[WHAT THIS TASK INVOLVES] The records below are made of lines; count those holding the word "picture" and give the number only.

[START RECORDS FOR THE TASK]

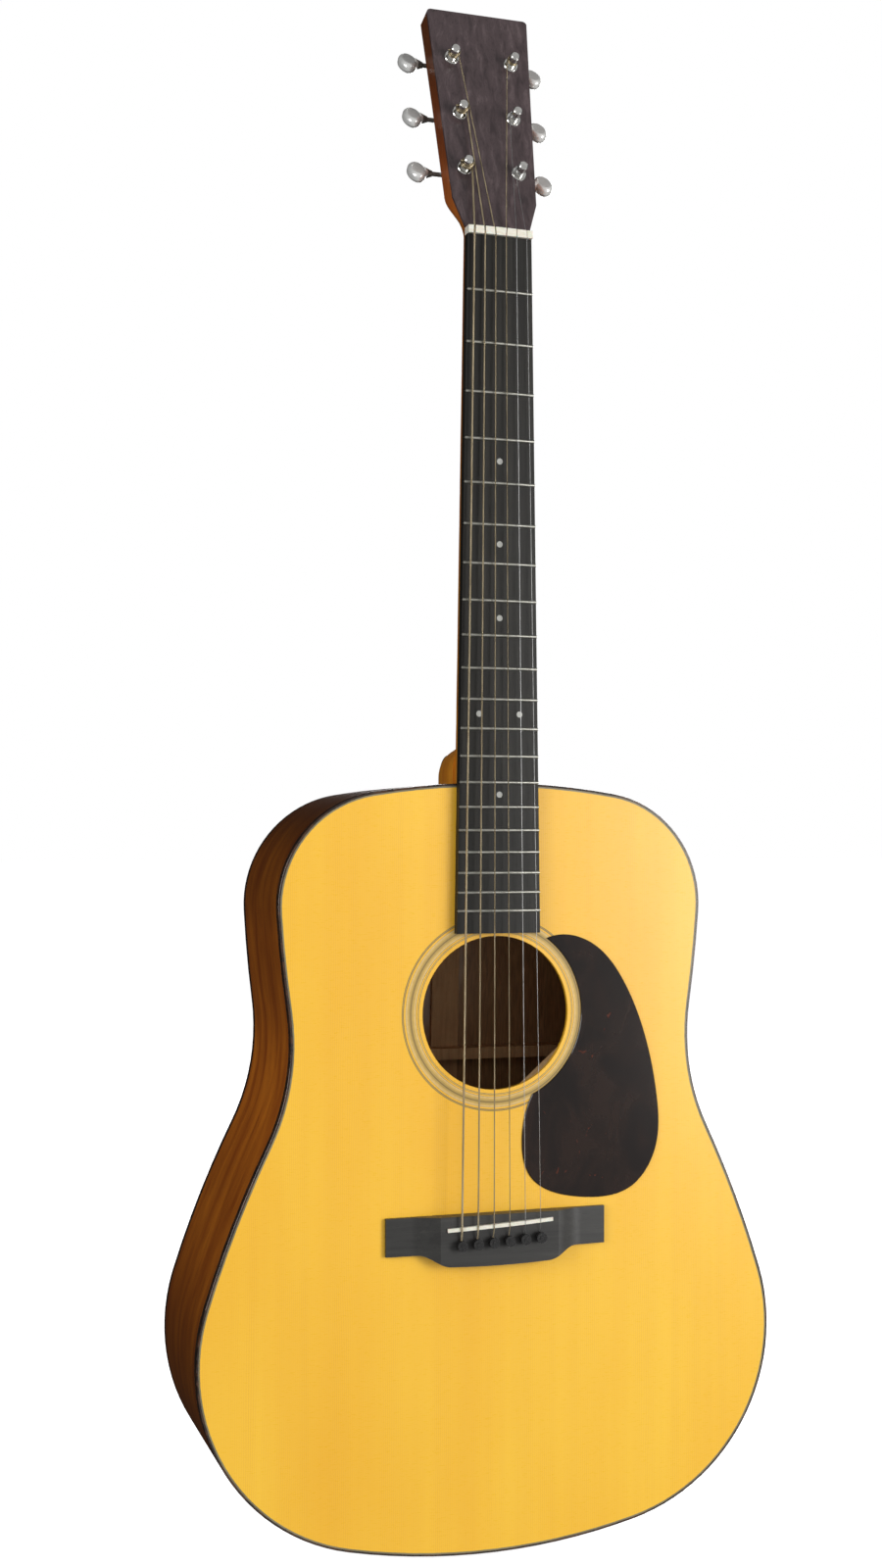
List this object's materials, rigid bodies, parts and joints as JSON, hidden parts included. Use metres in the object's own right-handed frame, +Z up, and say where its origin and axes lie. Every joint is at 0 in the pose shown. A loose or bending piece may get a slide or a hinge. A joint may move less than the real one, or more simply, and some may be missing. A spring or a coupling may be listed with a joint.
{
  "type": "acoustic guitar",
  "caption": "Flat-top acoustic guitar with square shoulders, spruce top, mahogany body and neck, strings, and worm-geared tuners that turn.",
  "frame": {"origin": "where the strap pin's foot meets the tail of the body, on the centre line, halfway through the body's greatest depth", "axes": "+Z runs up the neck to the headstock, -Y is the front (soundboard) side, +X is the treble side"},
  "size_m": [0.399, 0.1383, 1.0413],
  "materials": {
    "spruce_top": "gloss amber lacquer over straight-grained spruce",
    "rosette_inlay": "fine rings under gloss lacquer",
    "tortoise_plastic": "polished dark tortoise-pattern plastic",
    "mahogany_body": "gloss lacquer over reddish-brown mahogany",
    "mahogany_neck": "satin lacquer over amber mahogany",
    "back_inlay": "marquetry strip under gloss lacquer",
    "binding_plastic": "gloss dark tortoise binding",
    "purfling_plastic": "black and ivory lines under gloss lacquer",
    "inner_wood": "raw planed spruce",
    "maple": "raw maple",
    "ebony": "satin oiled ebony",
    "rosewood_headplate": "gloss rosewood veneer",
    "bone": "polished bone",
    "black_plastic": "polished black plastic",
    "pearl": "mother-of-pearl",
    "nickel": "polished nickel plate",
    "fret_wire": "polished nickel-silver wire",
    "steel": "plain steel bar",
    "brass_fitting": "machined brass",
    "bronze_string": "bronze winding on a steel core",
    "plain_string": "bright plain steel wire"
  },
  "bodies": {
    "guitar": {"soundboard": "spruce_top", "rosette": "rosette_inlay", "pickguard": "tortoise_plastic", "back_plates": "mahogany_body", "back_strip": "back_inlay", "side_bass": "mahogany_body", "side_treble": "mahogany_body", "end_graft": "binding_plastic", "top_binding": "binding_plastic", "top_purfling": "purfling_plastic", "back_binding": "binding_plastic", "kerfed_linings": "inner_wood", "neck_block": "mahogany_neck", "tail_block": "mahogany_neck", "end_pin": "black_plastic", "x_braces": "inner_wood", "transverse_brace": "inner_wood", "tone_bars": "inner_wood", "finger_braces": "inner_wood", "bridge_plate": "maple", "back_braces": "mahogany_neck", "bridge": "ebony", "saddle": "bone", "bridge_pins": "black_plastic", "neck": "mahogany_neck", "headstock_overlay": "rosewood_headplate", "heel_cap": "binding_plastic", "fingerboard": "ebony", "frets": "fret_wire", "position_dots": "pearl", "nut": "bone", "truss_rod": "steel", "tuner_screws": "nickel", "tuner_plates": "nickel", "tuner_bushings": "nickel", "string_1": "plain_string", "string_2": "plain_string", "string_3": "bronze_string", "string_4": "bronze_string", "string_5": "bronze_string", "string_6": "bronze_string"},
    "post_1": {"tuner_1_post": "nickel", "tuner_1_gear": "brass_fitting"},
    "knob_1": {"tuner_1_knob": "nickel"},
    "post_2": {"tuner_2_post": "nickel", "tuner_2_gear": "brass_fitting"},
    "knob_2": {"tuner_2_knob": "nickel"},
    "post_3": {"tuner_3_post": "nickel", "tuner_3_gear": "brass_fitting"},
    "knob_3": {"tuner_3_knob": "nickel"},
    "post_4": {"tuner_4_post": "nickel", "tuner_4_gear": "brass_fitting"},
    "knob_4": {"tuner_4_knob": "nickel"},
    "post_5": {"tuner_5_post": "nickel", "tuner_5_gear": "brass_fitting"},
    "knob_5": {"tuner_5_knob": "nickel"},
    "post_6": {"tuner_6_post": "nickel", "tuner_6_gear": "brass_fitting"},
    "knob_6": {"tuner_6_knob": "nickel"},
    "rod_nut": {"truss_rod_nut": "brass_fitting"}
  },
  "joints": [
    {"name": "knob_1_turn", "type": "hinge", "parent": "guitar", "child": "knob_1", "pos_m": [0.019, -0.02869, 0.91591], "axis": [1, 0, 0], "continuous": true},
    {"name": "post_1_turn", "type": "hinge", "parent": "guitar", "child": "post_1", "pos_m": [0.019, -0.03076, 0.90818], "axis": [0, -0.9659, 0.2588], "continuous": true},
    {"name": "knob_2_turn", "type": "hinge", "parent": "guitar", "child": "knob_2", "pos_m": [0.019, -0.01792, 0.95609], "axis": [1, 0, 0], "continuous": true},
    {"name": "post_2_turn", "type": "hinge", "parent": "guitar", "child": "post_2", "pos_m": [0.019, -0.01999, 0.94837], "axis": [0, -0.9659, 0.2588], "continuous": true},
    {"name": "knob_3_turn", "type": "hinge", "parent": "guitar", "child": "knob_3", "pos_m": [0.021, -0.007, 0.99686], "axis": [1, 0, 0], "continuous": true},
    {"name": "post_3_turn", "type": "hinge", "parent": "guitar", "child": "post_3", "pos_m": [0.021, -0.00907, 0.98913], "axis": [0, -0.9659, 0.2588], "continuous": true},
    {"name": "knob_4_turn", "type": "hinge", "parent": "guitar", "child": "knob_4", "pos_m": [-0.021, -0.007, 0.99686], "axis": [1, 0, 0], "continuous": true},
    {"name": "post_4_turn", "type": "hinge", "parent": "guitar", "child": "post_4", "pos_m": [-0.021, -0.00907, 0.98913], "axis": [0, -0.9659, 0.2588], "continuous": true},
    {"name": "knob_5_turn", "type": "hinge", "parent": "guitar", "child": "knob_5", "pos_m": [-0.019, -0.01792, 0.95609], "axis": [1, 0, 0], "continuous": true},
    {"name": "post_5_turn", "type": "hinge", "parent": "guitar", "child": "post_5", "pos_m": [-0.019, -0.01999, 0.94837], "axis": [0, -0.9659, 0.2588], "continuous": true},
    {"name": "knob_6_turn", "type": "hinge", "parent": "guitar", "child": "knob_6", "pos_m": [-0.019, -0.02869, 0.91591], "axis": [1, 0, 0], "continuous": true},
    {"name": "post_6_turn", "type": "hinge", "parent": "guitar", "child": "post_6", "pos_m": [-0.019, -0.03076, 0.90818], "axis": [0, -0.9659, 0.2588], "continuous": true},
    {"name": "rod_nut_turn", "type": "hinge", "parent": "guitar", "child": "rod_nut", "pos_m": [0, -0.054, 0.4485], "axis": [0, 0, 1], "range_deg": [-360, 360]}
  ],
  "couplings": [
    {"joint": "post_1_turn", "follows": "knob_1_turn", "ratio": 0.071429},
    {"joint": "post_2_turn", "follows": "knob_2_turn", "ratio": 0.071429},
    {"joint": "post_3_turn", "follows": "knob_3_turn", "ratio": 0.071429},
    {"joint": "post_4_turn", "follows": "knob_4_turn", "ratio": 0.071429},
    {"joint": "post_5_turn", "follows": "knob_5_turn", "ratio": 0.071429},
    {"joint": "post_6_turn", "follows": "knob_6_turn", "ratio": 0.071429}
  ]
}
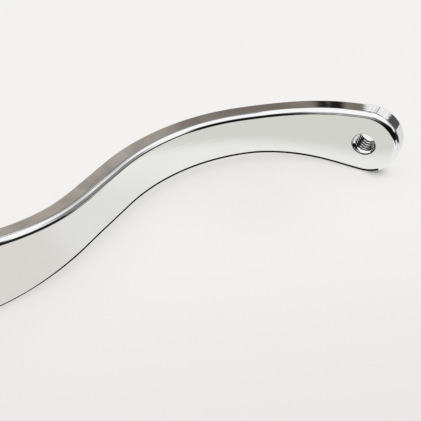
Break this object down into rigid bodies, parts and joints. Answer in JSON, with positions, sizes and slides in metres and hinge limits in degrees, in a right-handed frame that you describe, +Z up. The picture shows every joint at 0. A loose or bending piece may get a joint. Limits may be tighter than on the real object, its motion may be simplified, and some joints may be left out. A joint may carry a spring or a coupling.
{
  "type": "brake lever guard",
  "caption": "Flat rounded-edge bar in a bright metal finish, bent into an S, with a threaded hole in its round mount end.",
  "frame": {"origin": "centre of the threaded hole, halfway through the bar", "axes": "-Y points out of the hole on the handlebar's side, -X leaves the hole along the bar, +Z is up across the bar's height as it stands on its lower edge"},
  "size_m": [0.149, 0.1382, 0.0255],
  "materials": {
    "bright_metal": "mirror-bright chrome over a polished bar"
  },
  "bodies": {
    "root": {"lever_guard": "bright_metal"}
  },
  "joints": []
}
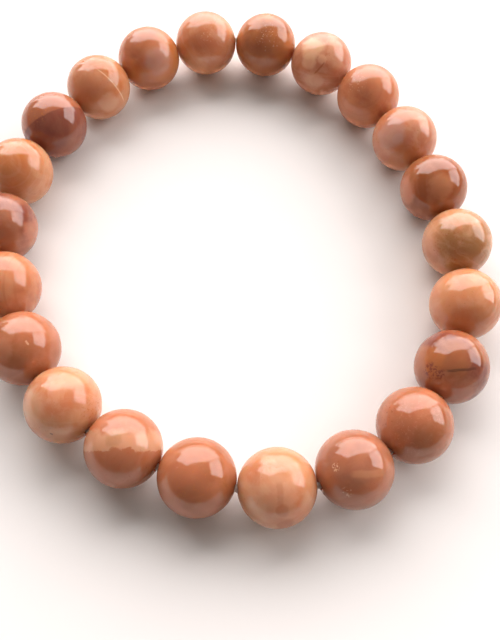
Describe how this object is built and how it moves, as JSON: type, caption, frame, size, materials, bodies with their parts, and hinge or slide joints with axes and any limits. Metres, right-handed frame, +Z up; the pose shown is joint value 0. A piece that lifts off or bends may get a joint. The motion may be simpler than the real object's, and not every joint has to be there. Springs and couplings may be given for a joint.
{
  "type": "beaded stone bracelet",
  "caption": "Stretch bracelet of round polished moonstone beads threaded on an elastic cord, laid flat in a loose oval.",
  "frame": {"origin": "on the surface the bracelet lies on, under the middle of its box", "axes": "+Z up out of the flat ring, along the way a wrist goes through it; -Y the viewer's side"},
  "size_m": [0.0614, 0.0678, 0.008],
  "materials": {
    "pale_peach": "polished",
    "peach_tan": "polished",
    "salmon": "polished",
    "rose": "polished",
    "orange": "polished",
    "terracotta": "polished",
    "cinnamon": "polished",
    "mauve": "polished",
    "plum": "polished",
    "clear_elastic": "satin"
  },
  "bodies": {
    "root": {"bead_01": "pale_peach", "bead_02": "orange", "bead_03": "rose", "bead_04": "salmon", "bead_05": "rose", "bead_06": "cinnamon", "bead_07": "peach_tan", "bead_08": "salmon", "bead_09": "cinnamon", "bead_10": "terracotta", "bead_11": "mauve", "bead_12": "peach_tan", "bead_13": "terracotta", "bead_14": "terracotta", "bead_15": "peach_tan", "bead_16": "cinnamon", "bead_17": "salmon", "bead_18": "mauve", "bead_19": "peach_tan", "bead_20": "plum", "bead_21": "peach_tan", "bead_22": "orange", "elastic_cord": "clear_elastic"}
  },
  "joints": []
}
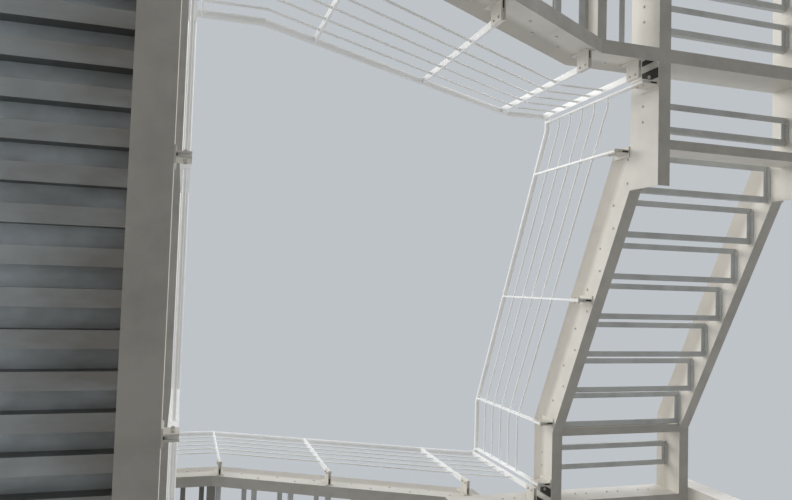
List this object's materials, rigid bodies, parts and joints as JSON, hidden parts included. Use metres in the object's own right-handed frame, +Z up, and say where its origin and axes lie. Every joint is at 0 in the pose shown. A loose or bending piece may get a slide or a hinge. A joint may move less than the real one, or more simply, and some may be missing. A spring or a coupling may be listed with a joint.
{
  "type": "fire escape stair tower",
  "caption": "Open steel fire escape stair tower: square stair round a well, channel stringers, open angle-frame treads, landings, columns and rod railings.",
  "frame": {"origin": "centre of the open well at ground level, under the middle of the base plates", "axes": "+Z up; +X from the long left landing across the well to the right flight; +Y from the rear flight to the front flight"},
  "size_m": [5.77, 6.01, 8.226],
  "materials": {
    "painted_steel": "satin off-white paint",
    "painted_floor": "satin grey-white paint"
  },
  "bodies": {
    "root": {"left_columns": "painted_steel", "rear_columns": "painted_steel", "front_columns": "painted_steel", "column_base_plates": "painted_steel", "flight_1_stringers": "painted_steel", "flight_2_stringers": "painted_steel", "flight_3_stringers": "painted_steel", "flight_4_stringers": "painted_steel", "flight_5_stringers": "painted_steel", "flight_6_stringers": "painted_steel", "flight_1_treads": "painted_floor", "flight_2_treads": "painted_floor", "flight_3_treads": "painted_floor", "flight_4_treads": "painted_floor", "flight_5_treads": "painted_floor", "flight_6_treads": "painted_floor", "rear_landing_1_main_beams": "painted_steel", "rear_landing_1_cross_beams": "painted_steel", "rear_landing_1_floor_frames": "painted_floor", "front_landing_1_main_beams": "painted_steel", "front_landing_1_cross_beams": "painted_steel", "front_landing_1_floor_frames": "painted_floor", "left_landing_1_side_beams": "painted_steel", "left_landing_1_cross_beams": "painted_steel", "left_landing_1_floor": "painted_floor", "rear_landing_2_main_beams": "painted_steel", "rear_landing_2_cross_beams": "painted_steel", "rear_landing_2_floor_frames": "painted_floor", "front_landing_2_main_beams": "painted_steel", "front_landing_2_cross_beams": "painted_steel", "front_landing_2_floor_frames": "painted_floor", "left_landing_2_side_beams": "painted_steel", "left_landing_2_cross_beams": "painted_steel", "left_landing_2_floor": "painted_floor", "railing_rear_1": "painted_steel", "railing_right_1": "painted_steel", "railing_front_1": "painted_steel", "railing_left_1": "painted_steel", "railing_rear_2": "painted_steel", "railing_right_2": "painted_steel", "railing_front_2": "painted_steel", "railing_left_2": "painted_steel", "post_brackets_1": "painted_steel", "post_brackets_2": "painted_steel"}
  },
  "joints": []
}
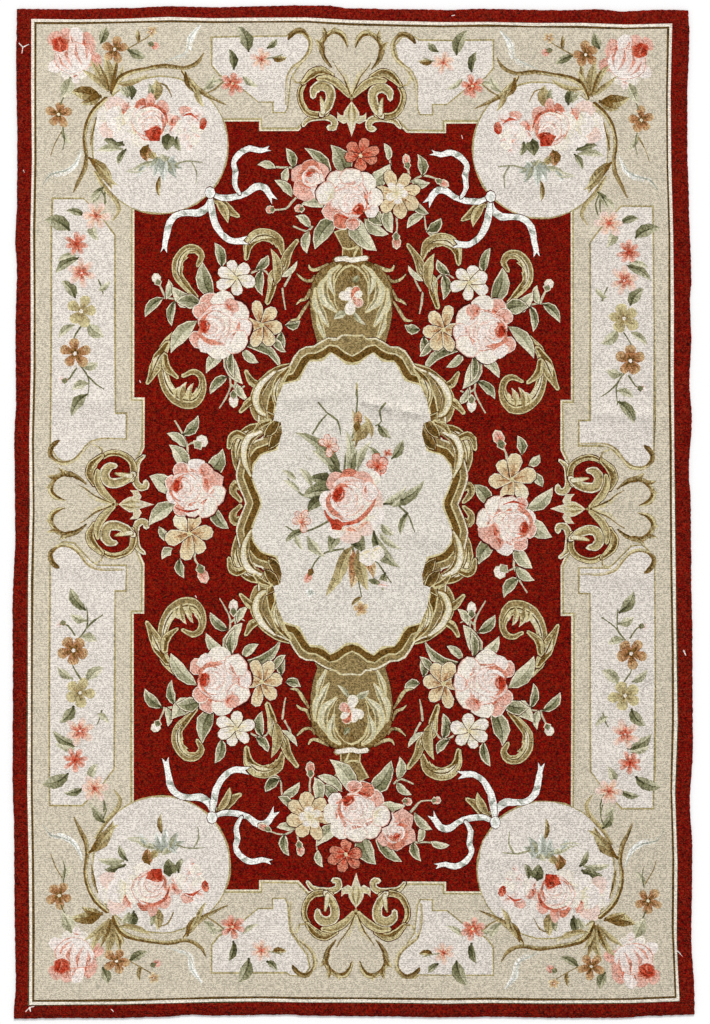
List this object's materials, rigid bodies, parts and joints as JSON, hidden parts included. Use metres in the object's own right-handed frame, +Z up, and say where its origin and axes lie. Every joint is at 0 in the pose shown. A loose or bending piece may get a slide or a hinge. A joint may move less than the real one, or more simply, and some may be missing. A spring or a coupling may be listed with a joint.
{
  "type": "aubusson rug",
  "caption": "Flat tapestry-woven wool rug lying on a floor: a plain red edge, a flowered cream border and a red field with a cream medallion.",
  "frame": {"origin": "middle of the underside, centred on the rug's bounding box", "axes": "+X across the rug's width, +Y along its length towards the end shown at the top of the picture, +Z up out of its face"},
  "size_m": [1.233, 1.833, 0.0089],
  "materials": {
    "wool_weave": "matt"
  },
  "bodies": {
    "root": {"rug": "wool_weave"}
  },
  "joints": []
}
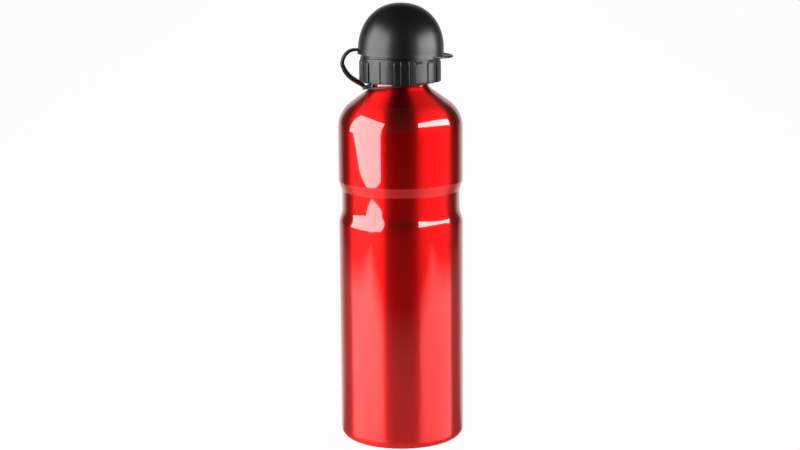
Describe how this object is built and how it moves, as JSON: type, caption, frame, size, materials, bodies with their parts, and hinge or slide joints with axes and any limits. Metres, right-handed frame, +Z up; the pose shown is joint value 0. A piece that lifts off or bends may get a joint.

[END RECORDS FOR THE TASK]

[EXERCISE SOLUTION] 2